Publicado em por em Artigos

por Jota Ninos (*)

“Tem todo o tempo Ítaca na mente.
Estás predestinado a ali chegar.
Mas não apresses a viagem nunca (…)
Ítaca não te iludiu, se a achas pobre.
Tu te tornaste sábio, um homem de experiência,
e agora sabes o que significam Ítacas”.
(Konstantino Kavafis, poeta grego)

Blog do Jeso | Jota NinosO trecho do poema na epígrafe deste artigo é dedicado a tantos santarenos que saem daqui e sempre que retornam à sua Ítaca (ilha grega onde reinou o mitológico Ulysses, da Odisseia de Homero) descobrem o quanto ela continua à espera de quem a compreenda… O mitológico herói Ulysses ajudou os gregos a vencerem os troianos e pagou caro por isso: passou anos tentando voltar à sua ilha natal, mas os ventos o levavam para mais longe, por décadas.

Metaforicamente, é assim que se sentem muitos santarenos que vem sua Ítaca cada vez mais longe do ideal de progresso e civilidade que cada um tem. Uns mais exacerbados que outros. Outros mais nostálgicos do que uns…

Na terça-feira, 14/01, o jornalista Manuel Dutra – um eterno Ulysses dos trópicos que vive uma espécie de auto-exílio na Tróia, ao tucupi, que é Belém – tenta mais uma vez chegar à sua Ítaca ideal. Ele que sempre usou da astúcia de Ulysses em seus textos jornalísticos premiados, encabeça uma ação de cidadania como tantas outras já realizadas por aqui: desta feita Dutra levanta a voz pelo Tapajós: não o sonho de estado, mas o rio castigado.

Alter do Chão do alto. Foto: Manuel DutraOs sinais da destruição do rio Tapajós. Foto: Manuel Dutra

Quer “passar a limpo” o belo rio maltratado (https://goo.gl/Y7fHDE), como fez há 27 anos em grandes reportagens sobre a utilização de mercúrio nos garimpos do Tapajós, que lhe renderam prêmios nacionais, mas acima de tudo serviram para que todos percebessem o crime que aqui era cometido.

À época, a desastrosa gestão do presidente Collor (argh!) aliada a outros fatores econômicos, acabaram dando fim à sangria de um dos mais belos rios da Amazônia com o fim da garimpagem em seus afluentes. As águas que já começavam a ganhar a tonalidade do Amazonas parecem ter se recuperado nos últimos anos. Só que agora o pesadelo parece esta voltando.

Todos estão sendo convocados por Dutra a assinarem um manifesto, pedindo que sejam feitos estudos para nos informar porque as águas mudaram de cor, como ele mesmo constata em uma série de fotos que vem fazendo há anos (https://goo.gl/Wful2P).
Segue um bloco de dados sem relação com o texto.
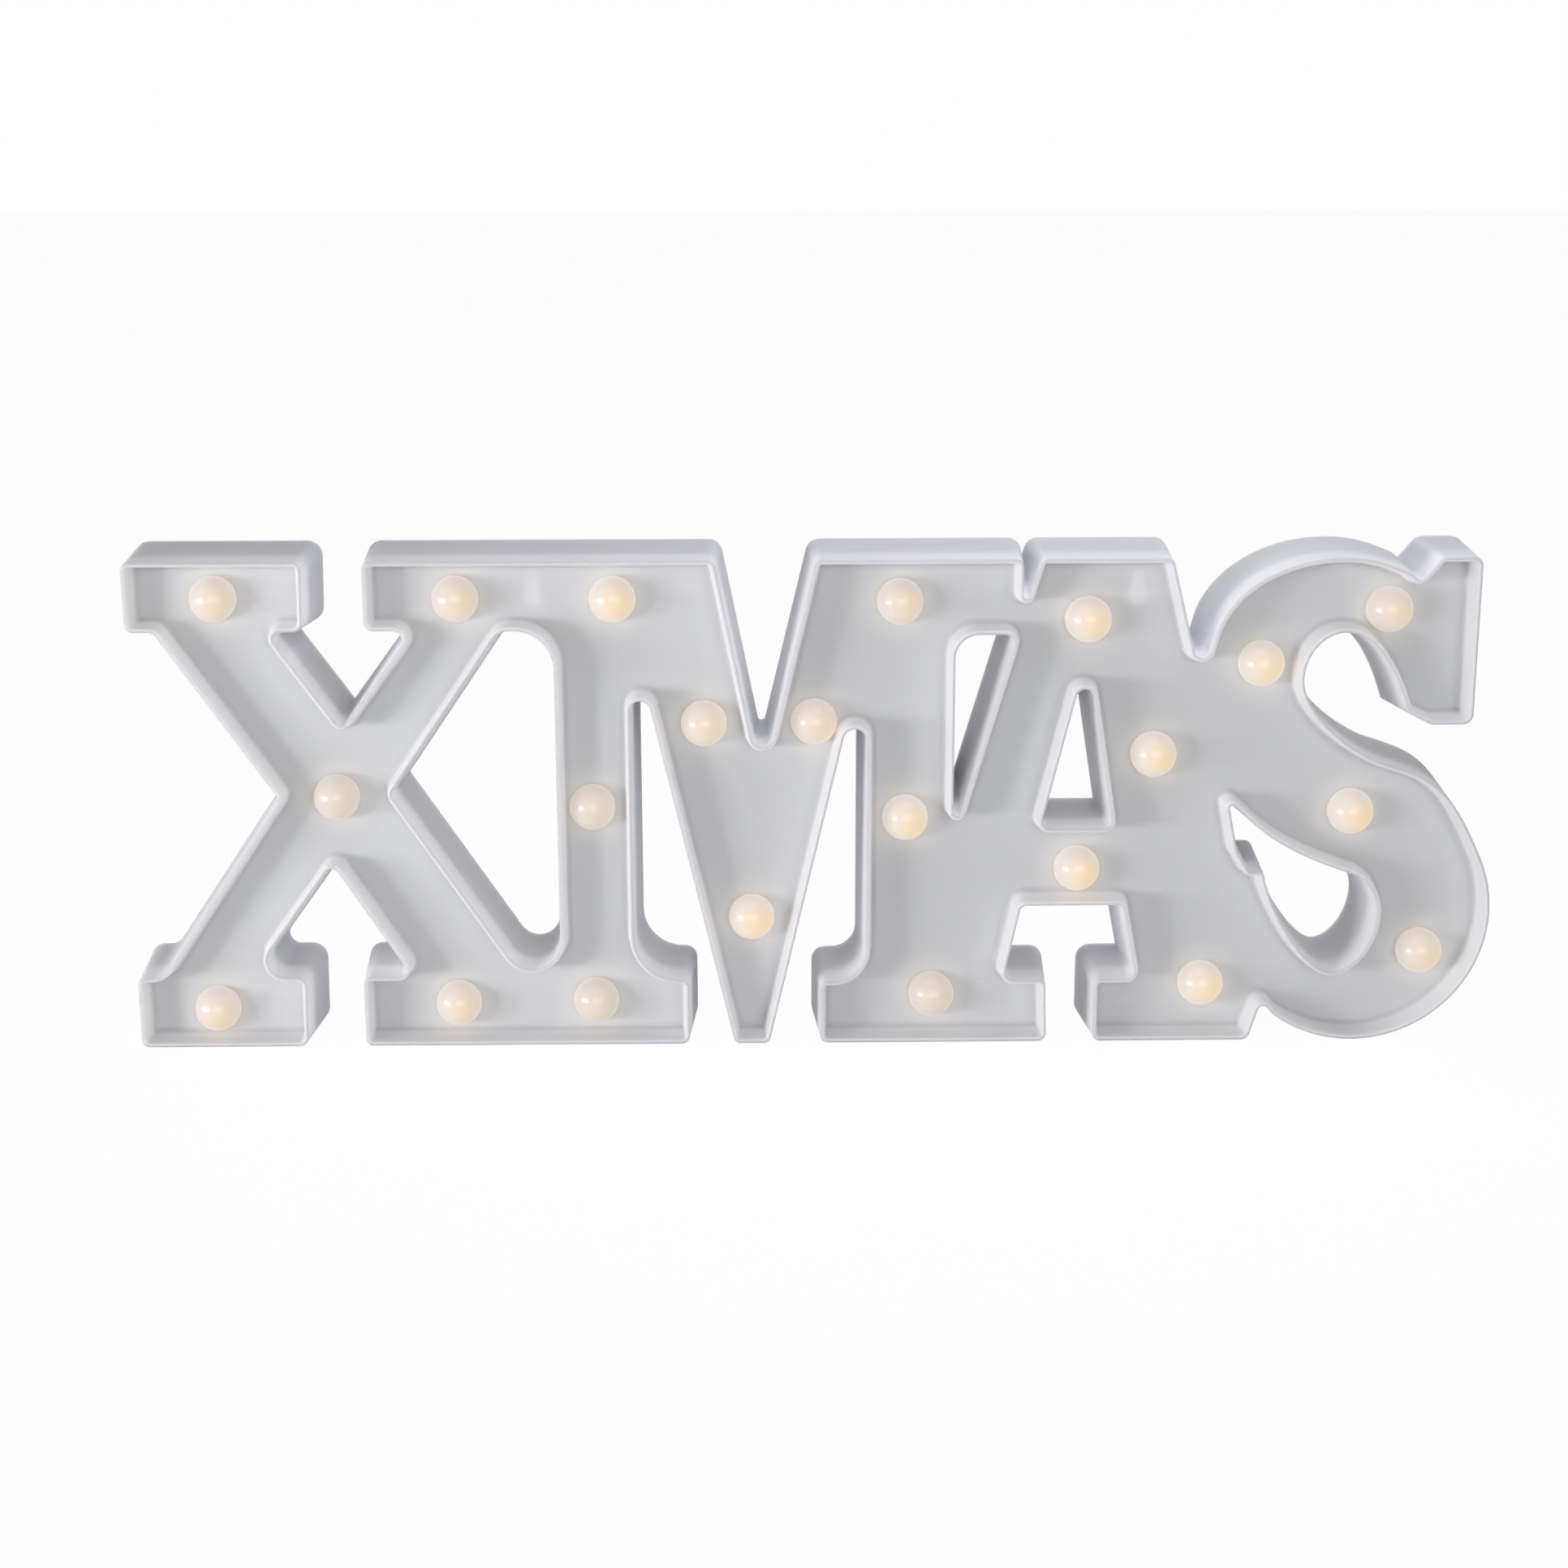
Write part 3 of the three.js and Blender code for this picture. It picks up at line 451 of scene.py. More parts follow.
    def slab(self, box: Box, radius: float, low: float, high: float,
             edge: float = 0.2) -> None:
        """Adds a closed slab with rounded corners and eased ends.

        Args:
            box: its least and greatest two coordinates in the ring's plane.
            radius: its corner radius.
            low: where it starts along the skin's line.
            high: where it ends.
            edge: how much its end edges are eased.
        """
        x0, z0, x1, z1 = box
        rings = []
        for inset, level in ((edge, low), (0, low + edge), (0, high - edge), (edge, high)):
            ring = rounded_box(x0 + inset, z0 + inset, x1 - inset, z1 - inset, radius)
            rings.append(self.ring(ring, level))
        self.closed(rings)

    def finish(self, name: str, sharp_deg: float = 40.0) -> bpy.types.Object:
        """Turns the skin into an object with clean shading.

        Args:
            name: the object's name.
            sharp_deg: the angle above which an edge stays sharp.

        Returns:
            The object, in the scene.
        """
        bmesh.ops.recalc_face_normals(self.mesh, faces=self.mesh.faces)
        data = bpy.data.meshes.new(name)
        self.mesh.to_mesh(data)
        self.mesh.free()
        data.set_sharp_from_angle(angle=math.radians(sharp_deg))
        made = bpy.data.objects.new(name, data)
        bpy.context.scene.collection.objects.link(made)
        weighted = made.modifiers.new("even_shading", "WEIGHTED_NORMAL")
        weighted.keep_sharp = True
        return made


# The word ---------------------------------------------------------------------------


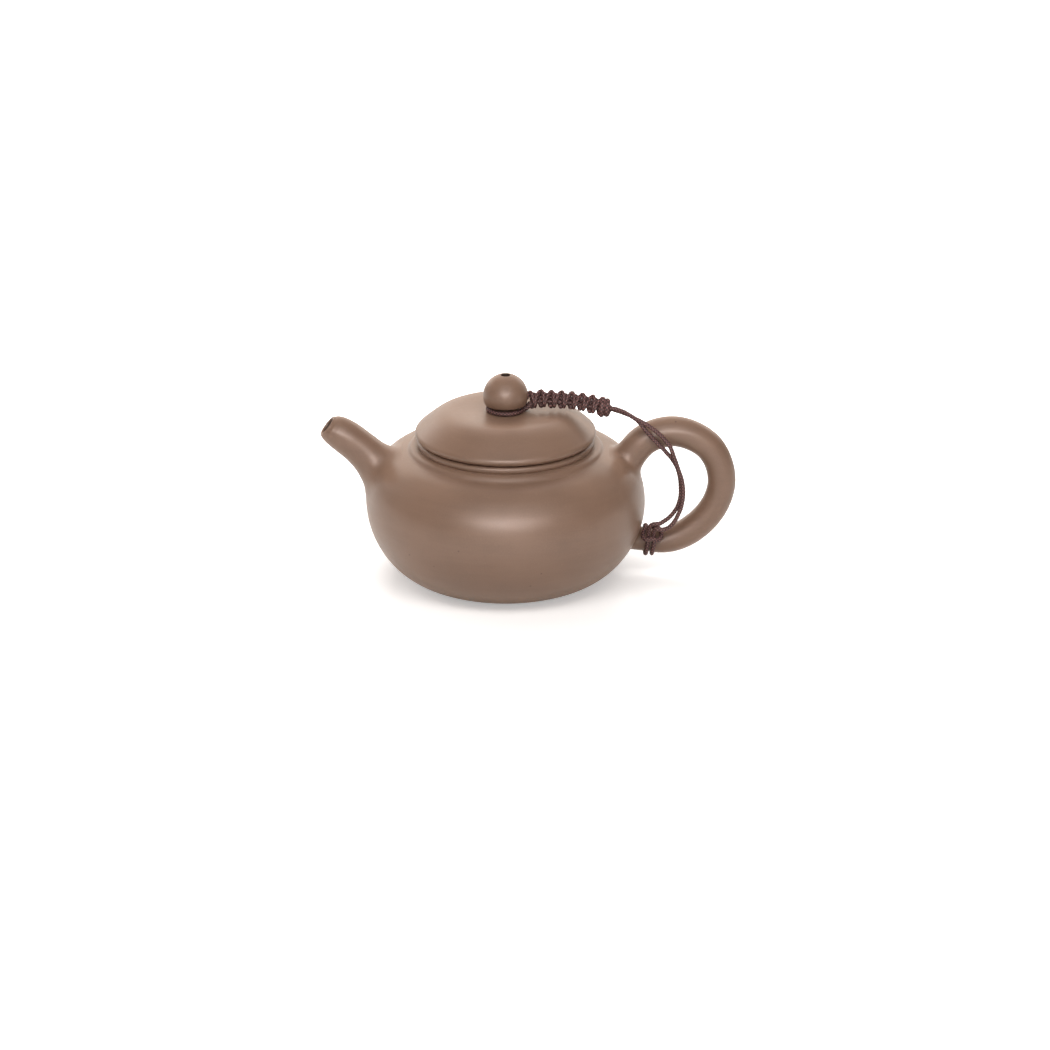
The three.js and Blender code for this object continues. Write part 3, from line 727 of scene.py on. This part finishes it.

O manifesto pode até parecer uma investida brancaleônica (https://goo.gl/7iaudv), mas pode se transformar numa grande onda através da internet e realmente alcançar seus objetivos.

Mas afinal, porque os santarenos que por aqui vivem parecem não se indignar com o que acontece ao seu redor? Por quanto tempo continuaremos vendo nossos gestores jogando nossa Pérola aos porcos? E não falo só de má gestão da coleta de lixo ou da conservação de ruas e logradouros.

Falo do planejamento macroeconômico da região que continua seguindo “a diretriz da ditadura” cinquenta anos depois, segundo outro jornalista-Ulysses de Santarém, o sociólogo Lúcio Flávio Pinto, que não cansa de falar sobre o tema (https://goo.gl/uc1ZwU), denunciando a implantação de projetos faraônicos que tão-somente constituirão o que ele chama de “terceiro Brasil” aqui na Amazônia, para “fornecer matérias primas e insumos básicos para os dois Brasis postados acima, na pirâmide hierárquica, e para o mundo”.

Desenvolvimentistas versus ambientalistas

Há alguns anos, Santarém viu se proliferarem grupos ecológicos e movimentos ambientalistas surgidos a partir da militância de religiosos da igreja católica como resposta aos projetos desenvolvimentistas traçados em pranchetas e maquetes, criadas por iluminados que tentam transformar Santarém num grande centro de desenvolvimento.

Esses movimentos, legítimos, encontram barreiras na sociedade local que acredita que Santarém é a terra do futuro e que é precisa trazer desenvolvimento para cá a todo custo.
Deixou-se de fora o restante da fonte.